The demand for fresh, organic food has been steadily increasing. In fact, according to Statista, global sales of organic food reached around $90 billion in 2016. However, growing fresh food in your own backyard is far from easy in Minnesota. Its short growing seasons, cold evening temperatures, late frosts, and wild temperature swings make it hard for beginner gardeners to get started. If you want to grow your own garden, here are a few tricks to increase your chances of success:
Identify what you want to plant.
The first thing you have to do is to plan your garden. What kinds of plants do you want to grow? Are you looking to grow vegetables, crops, herbs, or decorative plants? Once you’ve listed your choices, it’s crucial to identify if you’ll start them by seed or buy a plant. Vegetables are cheaper to grow by seed since you can have a whole row for under $5. Growing plants by seed is also more rewarding, and it gives you a sense of accomplishment.
You can also buy seedlings to jump start your process. You can check out garden centers and nurseries to see if you can find the plants that you want to grow. But as a general rule, it’s best not to put anything outside until May 15. Tomatoes and herbs are especially sensitive to chill.
Start your seeds indoors.
If you’ve decided to start by seed, you should know that the unpredictable weather of Minnesota makes it hard to grow seeds outdoors. The best way to circumvent this hurdle is to grow seeds indoors.
To start seeding indoors, get a good seed-starting tray. If you want to grow a sustainable garden, it’s best to use peat seed starting trays instead of plastic trays. Although they dry out a bit faster, they’re the best option for plants that will struggle being transplanted because you can drop them right into the garden bed. Then, you will need a seed starting mix—this is different from potting soil. Add a bit of water until it’s moist but not wet, then toss the soil with your hands.

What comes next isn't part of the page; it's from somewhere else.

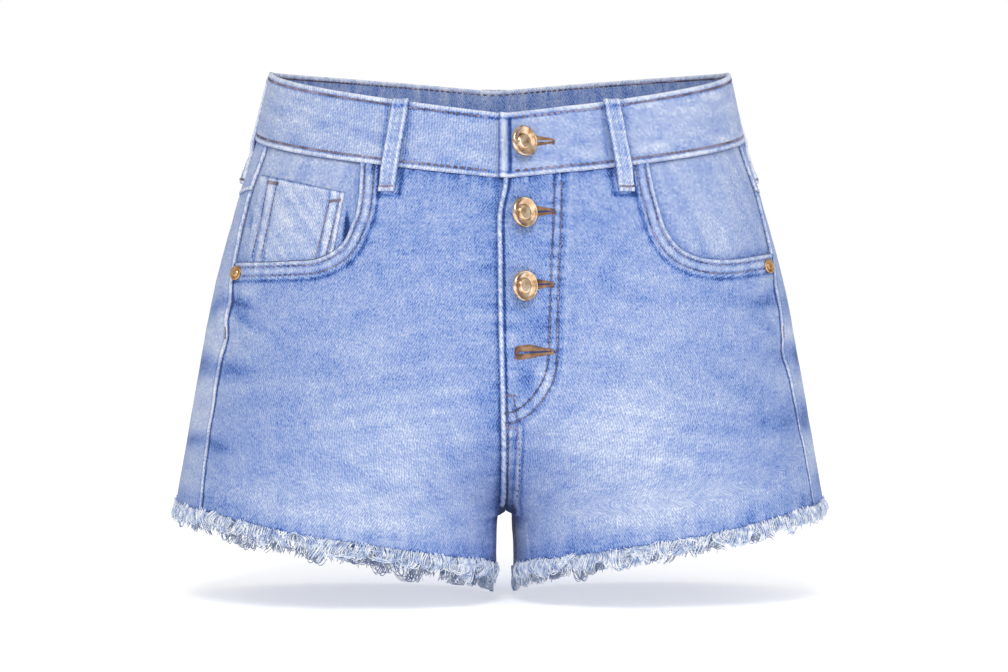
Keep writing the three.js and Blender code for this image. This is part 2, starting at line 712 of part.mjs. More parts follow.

You will then fill your seed-starting tray with the moist potting mix. Don’t pack it too densely and add about 1/8 inch indent with your fingertip. Drop the seeds in the indentation, sprinkle with vermiculite, and mist with a sprayer. Avoid using too much water as this can encourage rot or drown the seeds.

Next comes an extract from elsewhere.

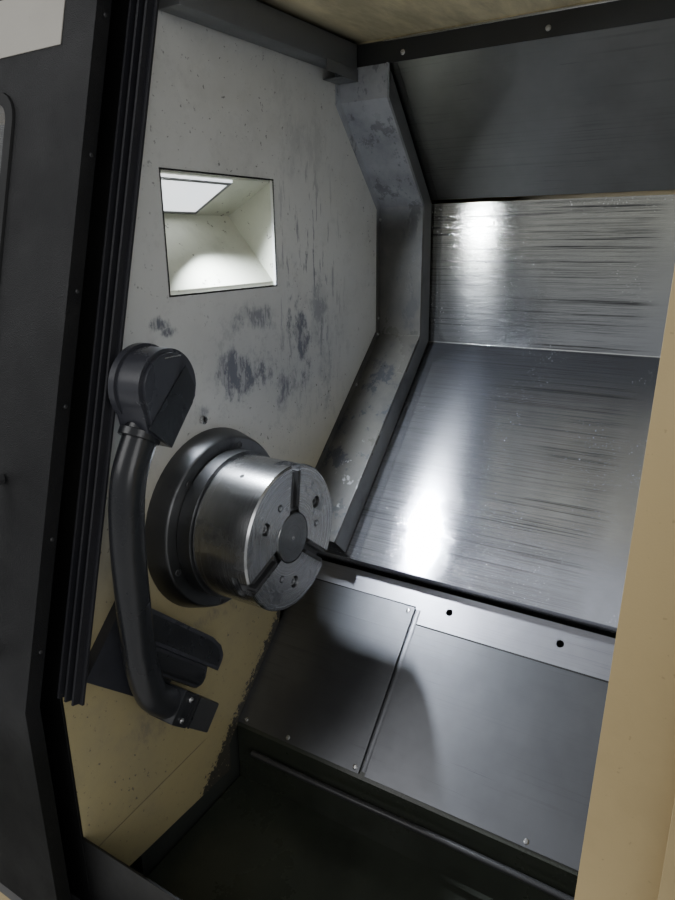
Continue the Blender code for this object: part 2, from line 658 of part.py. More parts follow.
def make_guard():
    top = ROOF - SHEET - GAP
    side = [(front_y(top), top), (front_y(FOLD_Z), FOLD_Z), (front_y(COVER_FOOT), COVER_FOOT),
            (REAR - SHEET, COVER_FOOT), (REAR - SHEET, top)]
    slab("left_side_cover", side, (LEFT_END, LEFT_END + SHEET), "beige paint")
    slab("right_side_cover", side, (RIGHT_END - SHEET, RIGHT_END), "beige paint")
    box("rear_cover", (LEFT_END, REAR - SHEET + GAP, COVER_FOOT), (RIGHT_END, REAR, ROOF - SHEET - GAP), "beige paint")
    roof = [(REAR, ROOF - SHEET), (front_y(ROOF - SHEET, GAP), ROOF - SHEET),
            (front_y(OPENING_TOP, GAP), OPENING_TOP)]
    sheet("roof_cover", roof, SHEET, (LEFT_END, RIGHT_END), "beige paint")
    inner = (LEFT_END + SHEET + GAP, RIGHT_END - SHEET - GAP)
    top = OPENING_TOP - GAP
    sheet("front_left_cover", front_path(top, COVER_FOOT), SHEET, (inner[0], -GAP), "beige paint")
    right = sheet("front_right_cover", front_path(top, COVER_FOOT), SHEET, (OPENING_RIGHT, inner[1]),
                  "beige paint")
    column = sheet("column", front_path(top - 0.002, COVER_FOOT + 0.002, COLUMN_STEP)[::-1],
                   COLUMN_STEP - SHEET / 2, (COLUMN_LEFT, PANEL_X[1] + 0.05), None)
    union(right, column)
    box("front_apron", (GAP, front_y(SILL) - SHEET, APRON_FOOT), (OPENING_RIGHT - GAP, front_y(SILL), SILL),
        "beige paint")


def make_jamb():
    """Labyrinth channel with sealing ribs on the left side of the opening."""
    length = (OPENING_TOP - FOLD_Z) / math.cos(LEAN) - 0.004
    ribs = [(0.0, 0.004)]
    for x in (0.006, 0.022, 0.038):
        ribs += [(x, 0.004), (x, 0.014), (x + 0.004, 0.014), (x + 0.004, 0.004)]
    outline = [(0.0, 0.0), (OPENING_LEFT, 0.0), (OPENING_LEFT, 0.004)] + ribs[::-1][:-1] + [(0.0, 0.004)]
    mesh = outline_mesh([outline], length)
    middle = (OPENING_TOP + FOLD_Z) / 2
    turn = Matrix.Rotation(-LEAN, 3, "X") @ Matrix(((1, 0, 0), (0, -1, 0), (0, 0, -1)))
    add_mesh("jamb_channel", mesh, "black texture", (0, front_y(middle, GAP), middle), turn)


def door_face(z, depth):
    return front_y(z, DOOR_GAP + depth)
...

Give the seeds the best growing environment.
The last thing you want to make sure of is to avoid exposing your seeds to direct sunlight as it can burn them. Instead, use a heating mat to encourage strong root growth. Once a few sets of leaves emerge from the plant, the seedling can now be transplanted.
Despite Minnesota’s challenging climate, growing your own garden is definitely possible with the right knowledge and gardening practices. If you’re stuck on an issue, asking for help from gardening experts can go a long way.